Your task is to quote the listing below exactly, beginning with its first line and ending on the line bearing "# wall, so the".
......
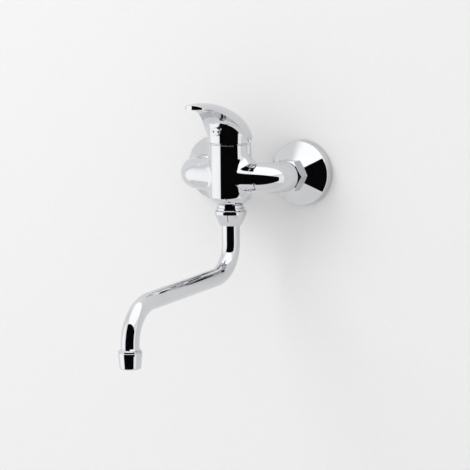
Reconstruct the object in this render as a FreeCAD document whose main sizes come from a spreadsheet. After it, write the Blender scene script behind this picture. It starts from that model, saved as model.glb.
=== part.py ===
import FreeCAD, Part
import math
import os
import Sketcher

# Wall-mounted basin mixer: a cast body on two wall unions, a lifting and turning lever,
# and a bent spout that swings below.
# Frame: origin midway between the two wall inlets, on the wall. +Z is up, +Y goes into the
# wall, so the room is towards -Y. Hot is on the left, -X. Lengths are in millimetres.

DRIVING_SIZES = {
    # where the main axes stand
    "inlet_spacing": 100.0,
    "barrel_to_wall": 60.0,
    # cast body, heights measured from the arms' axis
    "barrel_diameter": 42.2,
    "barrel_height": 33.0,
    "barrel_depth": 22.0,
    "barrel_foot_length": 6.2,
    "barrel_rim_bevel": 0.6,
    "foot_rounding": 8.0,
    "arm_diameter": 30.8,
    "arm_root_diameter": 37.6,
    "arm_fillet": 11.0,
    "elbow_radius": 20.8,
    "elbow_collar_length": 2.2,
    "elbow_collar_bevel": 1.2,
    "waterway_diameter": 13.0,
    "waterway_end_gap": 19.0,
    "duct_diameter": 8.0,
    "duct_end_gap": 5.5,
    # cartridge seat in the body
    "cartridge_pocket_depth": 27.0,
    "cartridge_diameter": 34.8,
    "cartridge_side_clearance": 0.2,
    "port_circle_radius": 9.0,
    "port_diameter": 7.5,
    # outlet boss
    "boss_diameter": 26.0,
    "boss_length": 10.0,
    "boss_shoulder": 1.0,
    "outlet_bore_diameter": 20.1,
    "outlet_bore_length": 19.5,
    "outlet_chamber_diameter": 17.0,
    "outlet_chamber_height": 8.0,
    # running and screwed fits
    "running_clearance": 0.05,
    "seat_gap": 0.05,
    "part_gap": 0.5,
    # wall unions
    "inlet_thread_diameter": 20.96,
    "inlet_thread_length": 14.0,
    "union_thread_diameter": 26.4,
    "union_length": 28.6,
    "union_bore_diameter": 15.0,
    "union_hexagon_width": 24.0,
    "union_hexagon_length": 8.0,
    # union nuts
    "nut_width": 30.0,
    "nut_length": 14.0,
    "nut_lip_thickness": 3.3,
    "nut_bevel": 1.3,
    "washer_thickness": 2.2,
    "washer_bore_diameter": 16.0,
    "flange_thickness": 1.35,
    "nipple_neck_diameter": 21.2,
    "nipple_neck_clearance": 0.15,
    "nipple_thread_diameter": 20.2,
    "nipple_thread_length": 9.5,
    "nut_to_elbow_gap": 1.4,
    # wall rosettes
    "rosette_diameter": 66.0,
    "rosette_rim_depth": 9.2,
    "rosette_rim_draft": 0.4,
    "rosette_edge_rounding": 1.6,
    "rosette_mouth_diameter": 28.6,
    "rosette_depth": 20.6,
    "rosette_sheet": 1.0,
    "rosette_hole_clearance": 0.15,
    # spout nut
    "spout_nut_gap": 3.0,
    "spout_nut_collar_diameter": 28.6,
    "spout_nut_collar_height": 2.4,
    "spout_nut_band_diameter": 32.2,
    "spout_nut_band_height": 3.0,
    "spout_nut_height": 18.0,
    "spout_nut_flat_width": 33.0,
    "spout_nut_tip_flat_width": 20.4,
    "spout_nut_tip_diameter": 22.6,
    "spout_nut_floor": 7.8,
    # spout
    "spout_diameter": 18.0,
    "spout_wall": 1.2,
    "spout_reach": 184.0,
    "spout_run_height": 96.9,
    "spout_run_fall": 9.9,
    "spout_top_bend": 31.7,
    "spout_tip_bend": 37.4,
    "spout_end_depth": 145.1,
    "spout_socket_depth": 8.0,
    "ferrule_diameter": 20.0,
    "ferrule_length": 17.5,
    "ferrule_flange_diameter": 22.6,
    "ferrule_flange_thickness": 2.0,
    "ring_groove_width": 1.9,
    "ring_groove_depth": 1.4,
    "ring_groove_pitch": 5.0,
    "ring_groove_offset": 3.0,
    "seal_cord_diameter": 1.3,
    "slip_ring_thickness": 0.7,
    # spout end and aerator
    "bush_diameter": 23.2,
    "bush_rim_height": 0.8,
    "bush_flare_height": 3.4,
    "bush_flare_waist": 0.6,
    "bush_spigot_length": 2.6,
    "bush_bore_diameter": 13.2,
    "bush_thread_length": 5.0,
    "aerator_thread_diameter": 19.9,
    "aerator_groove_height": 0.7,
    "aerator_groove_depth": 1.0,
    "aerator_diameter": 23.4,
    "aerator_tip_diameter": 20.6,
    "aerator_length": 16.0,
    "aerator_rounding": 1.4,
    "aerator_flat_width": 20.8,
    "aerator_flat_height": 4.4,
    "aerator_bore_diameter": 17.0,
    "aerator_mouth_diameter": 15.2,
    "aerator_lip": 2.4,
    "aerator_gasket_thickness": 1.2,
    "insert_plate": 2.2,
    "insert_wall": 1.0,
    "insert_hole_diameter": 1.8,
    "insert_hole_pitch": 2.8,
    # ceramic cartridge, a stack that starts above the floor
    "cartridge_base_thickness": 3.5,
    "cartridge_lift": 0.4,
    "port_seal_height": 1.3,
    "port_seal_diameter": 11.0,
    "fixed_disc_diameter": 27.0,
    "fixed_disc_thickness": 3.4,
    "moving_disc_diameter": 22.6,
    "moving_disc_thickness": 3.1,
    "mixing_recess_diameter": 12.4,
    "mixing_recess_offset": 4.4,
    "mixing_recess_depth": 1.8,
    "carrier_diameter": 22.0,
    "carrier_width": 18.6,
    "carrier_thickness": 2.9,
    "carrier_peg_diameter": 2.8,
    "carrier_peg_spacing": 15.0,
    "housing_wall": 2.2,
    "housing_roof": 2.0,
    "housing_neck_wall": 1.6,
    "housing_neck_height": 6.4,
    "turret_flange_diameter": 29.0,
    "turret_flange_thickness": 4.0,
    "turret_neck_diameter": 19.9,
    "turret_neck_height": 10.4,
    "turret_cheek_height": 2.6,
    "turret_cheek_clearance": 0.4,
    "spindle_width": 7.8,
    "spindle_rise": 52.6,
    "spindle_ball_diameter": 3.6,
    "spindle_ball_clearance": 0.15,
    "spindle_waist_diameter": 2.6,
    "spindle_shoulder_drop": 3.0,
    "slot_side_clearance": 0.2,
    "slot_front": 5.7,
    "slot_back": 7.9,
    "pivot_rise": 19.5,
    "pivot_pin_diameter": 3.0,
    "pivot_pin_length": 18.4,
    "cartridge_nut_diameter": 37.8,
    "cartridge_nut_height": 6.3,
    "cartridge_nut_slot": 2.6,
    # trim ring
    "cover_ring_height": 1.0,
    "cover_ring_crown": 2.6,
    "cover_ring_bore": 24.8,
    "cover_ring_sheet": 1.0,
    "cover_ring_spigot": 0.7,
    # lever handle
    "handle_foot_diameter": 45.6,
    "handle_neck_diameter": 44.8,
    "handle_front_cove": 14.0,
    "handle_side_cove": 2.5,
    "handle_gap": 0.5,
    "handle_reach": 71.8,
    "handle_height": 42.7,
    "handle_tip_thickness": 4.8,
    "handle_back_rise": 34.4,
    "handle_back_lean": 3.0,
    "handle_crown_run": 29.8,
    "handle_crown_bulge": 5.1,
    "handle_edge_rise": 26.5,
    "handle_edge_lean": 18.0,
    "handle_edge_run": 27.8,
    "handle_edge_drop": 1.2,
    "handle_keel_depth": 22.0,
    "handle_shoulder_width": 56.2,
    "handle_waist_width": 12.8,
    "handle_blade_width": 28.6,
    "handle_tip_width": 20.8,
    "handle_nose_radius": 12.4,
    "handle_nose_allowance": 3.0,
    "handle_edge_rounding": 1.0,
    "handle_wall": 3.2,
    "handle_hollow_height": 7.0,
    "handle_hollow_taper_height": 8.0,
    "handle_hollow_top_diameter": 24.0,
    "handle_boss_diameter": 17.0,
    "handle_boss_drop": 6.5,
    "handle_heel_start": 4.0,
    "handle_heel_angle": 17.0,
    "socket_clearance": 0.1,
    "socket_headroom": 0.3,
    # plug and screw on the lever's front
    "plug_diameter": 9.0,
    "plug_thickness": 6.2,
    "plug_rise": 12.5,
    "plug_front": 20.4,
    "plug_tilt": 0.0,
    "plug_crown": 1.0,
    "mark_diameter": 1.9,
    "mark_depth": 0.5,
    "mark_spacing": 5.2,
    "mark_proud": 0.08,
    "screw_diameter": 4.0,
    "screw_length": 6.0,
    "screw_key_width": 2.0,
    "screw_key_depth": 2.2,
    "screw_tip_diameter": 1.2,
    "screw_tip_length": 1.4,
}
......
• Output for this exercise:
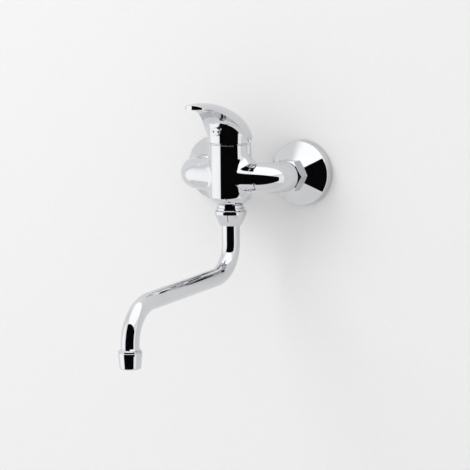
Reconstruct the object in this render as a FreeCAD document whose main sizes come from a spreadsheet. After it, write the Blender scene script behind this picture. It starts from that model, saved as model.glb.
=== part.py ===
import FreeCAD, Part
import math
import os
import Sketcher

# Wall-mounted basin mixer: a cast body on two wall unions, a lifting and turning lever,
# and a bent spout that swings below.
# Frame: origin midway between the two wall inlets, on the wall. +Z is up, +Y goes into the
# wall, so the room is towards -Y. Hot is on the left, -X. Lengths are in millimetres.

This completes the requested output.